As part of his electoral campaign, Lula had already emphasized the importance of regional integration, focusing on Celac (Community of Latin American and Caribbean States), Mercosul, and the G20. At the beginning of the year, when visiting Mexico, Lula discussed these issues with president Andrés Manuel López Obrador. He projected Celac as an interaction block with the European Union, China, and the United States.

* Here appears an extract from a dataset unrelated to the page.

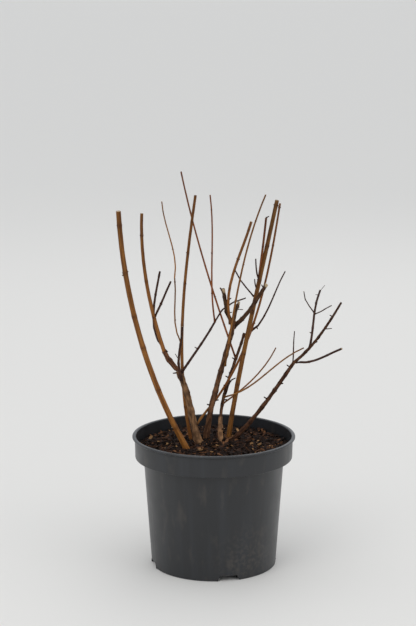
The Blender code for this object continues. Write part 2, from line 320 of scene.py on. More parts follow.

Moreover, he advocates for “fairer international trade”, emphasizing partnerships with the United States and the European Union. “We are not interested in trade agreements that condemn our country to an eternal role as a commodity and raw-material exporter”, said Lula in his first statement after winning the elections, highlighting the need for reindustrializing Brazil and investing in the green and digital economy, in addition to exporting know-how. 

In his speech, Lula also cited his commitment to restore the respect Brazil had abroad and on foreign policy issues. 

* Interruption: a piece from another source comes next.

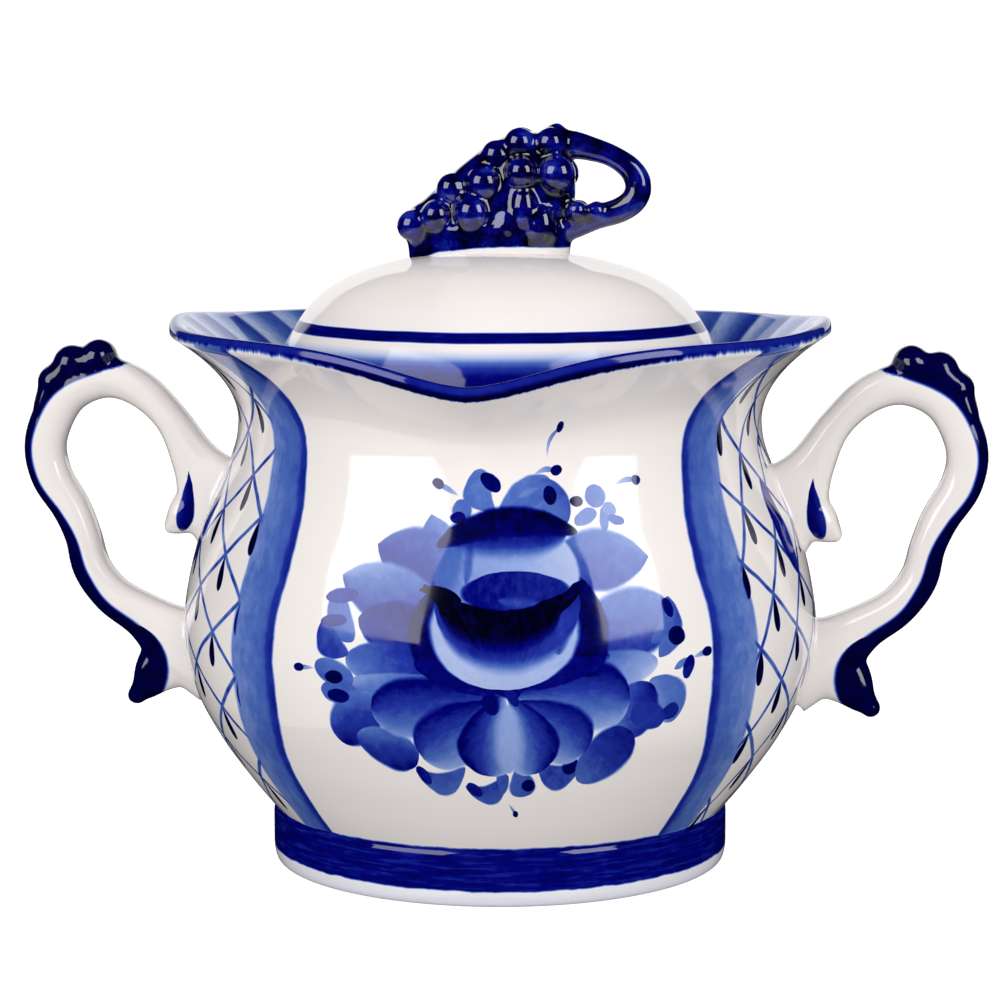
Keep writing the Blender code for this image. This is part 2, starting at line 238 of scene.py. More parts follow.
def bowl_outline(angle):
    """(zone, points) from the middle of the foot's hollow, up, over the lip and down inside."""
    lip_radius, lip_height = lip_at(angle)
    lip_top = lip_height + LIP_THICKNESS
    foot = rounded([(0.0, RECESS_HEIGHT + 0.4, 0), (RECESS_RADIUS, RECESS_HEIGHT, 2.5),
                    (RECESS_RADIUS + 0.9, 0.0, 0.8), (FOOT_RADIUS - 0.6, 0.0, 0.9),
                    (FOOT_RADIUS, 2.0, 1.5), (FOOT_RADIUS, 9.5, 0.8), (*BELLY[0], 0)])
    flare = [Vector((NECK_RADIUS + (lip_radius - NECK_RADIUS) * step ** 2,
                     NECK_HEIGHT + (lip_height - NECK_HEIGHT) * step))
             for step in (k / FLARE_STEPS for k in range(1, FLARE_STEPS + 1))]
    lip = rounded([(lip_radius, lip_height, 0), (lip_radius, lip_height + 1.3, 0.6),
                   (lip_radius - 0.5, lip_top, 0.6), (lip_radius - LIP_EDGE, lip_top - 0.3, 0)])[1:]
    inner_radius = lip_radius - LIP_EDGE
    inner_height = lip_top - 0.3
    inside = [Vector((LEDGE_OUTER_RADIUS + (inner_radius - LEDGE_OUTER_RADIUS) * step ** 1.4,
                      LEDGE_HEIGHT + (inner_height - LEDGE_HEIGHT) * step))
              for step in (1 - k / INSIDE_STEPS for k in range(1, INSIDE_STEPS + 1))]
    ledge = rounded([(LEDGE_OUTER_RADIUS, LEDGE_HEIGHT, 0), (LEDGE_HOLE_RADIUS, LEDGE_HEIGHT, 0.7),
                     (LEDGE_HOLE_RADIUS, LEDGE_HEIGHT - LEDGE_THICKNESS, 0.9),
                     (NECK_RADIUS - WALL, NECK_HEIGHT, 0)])[1:]
    floor = rounded([(RECESS_RADIUS + 0.6, FLOOR_HEIGHT + 3.0, 0),
                     (RECESS_RADIUS - 6.0, FLOOR_HEIGHT + 0.3, 4.0), (0.0, FLOOR_HEIGHT, 0)])
    return [("foot", foot[:-1]), ("outer", BELLY_CURVE), ("outer", flare), ("outer", lip),
            ("flare", inside), ("inside", ledge), ("inside", BELLY_INSIDE), ("inside", floor)]


def lid_outline(angle):
    """(zone, points) from the top of the hollow, down, round the flange and up over the dome."""
    dome = curve_through(DOME, CURVE_STEPS)
    hollow = [p for p in reversed(offset(dome, -WALL)) if p.x > 0 and p.y > LID_SEAT + 2.0]
    inner = FLANGE_RADIUS - FLANGE_THICKNESS
    hollow = [Vector((min(p.x, inner), p.y)) for p in hollow]
    flange = rounded([(inner, LID_SEAT + 1.0, 0), (inner, LID_SEAT - FLANGE_DEPTH, 0.8),
                      (FLANGE_RADIUS - 0.2, LID_SEAT - FLANGE_DEPTH, 0.8),
                      (FLANGE_RADIUS, LID_SEAT, 0.5), (LID_RADIUS - 0.3, LID_SEAT, 0.5),
                      (*DOME[0], 0)])[:-1]
    return [("inside", [Vector((0.0, LID_TOP - WALL))] + hollow), ("inside", flange),
            ("dome", dome)]


# ---------------------------------------------------------------- meshes

def tile_name(from_panel, height):
    """The panel tile at this distance from the panel's middle and this height."""
    column = sum(from_panel >= left for left in TILE_LEFTS) - 1
    row = sum(height >= bottom for bottom in TILE_BOTTOMS) - 1
    return f"panel_{max(column, 0)}_{max(row, 0)}"


def region(zone, around, height):
    """Material name, and the distance round the belly at which its paint map starts."""
    if zone != "outer":
        return zone, 0.0
    half_turn = math.pi * BELLY_RADIUS
    for centre in (0.0, half_turn, -half_turn):
        from_panel = around - centre - PANEL_SHIFT
        if abs(from_panel) <= PANEL_HALF:
            return tile_name(from_panel, height), centre + PANEL_SHIFT
    if around > 0:
        return "right_side", SIDE_CENTRE + PANEL_SHIFT
    return "left_side", PANEL_SHIFT - SIDE_CENTRE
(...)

“In my trips abroad and in conversations I have with leaders from different countries, what I hear most is that the world misses Brazil (…). [They miss that] Brazil which supported the development of African countries through cooperation, investment, and technology transfer. [That Brazil] Which worked for the integration of Latin America, South America, and the Caribbean, [that Brazil] which strengthened Mercosul and helped to build G20, Unasul, Celac, and BRICS”. 

On environmental issues, Lula recalled that in his previous terms, he had achieved an 80% reduction in Amazon deforestation and greenhouse gas emissions. He launched one of the most ambitious proposals in his speech: zero deforestation. “We will resume monitoring and surveillance of the Amazon rainforest and combat any and all illegal activities, whether illegal mining, logging, or illegal agricultural occupation.”

According to Workers’ Party sources, alignments on international articulation are still in the planning stage. Therefore, there are still no further details on new invitations or meetings with representatives of other countries by the president-elect.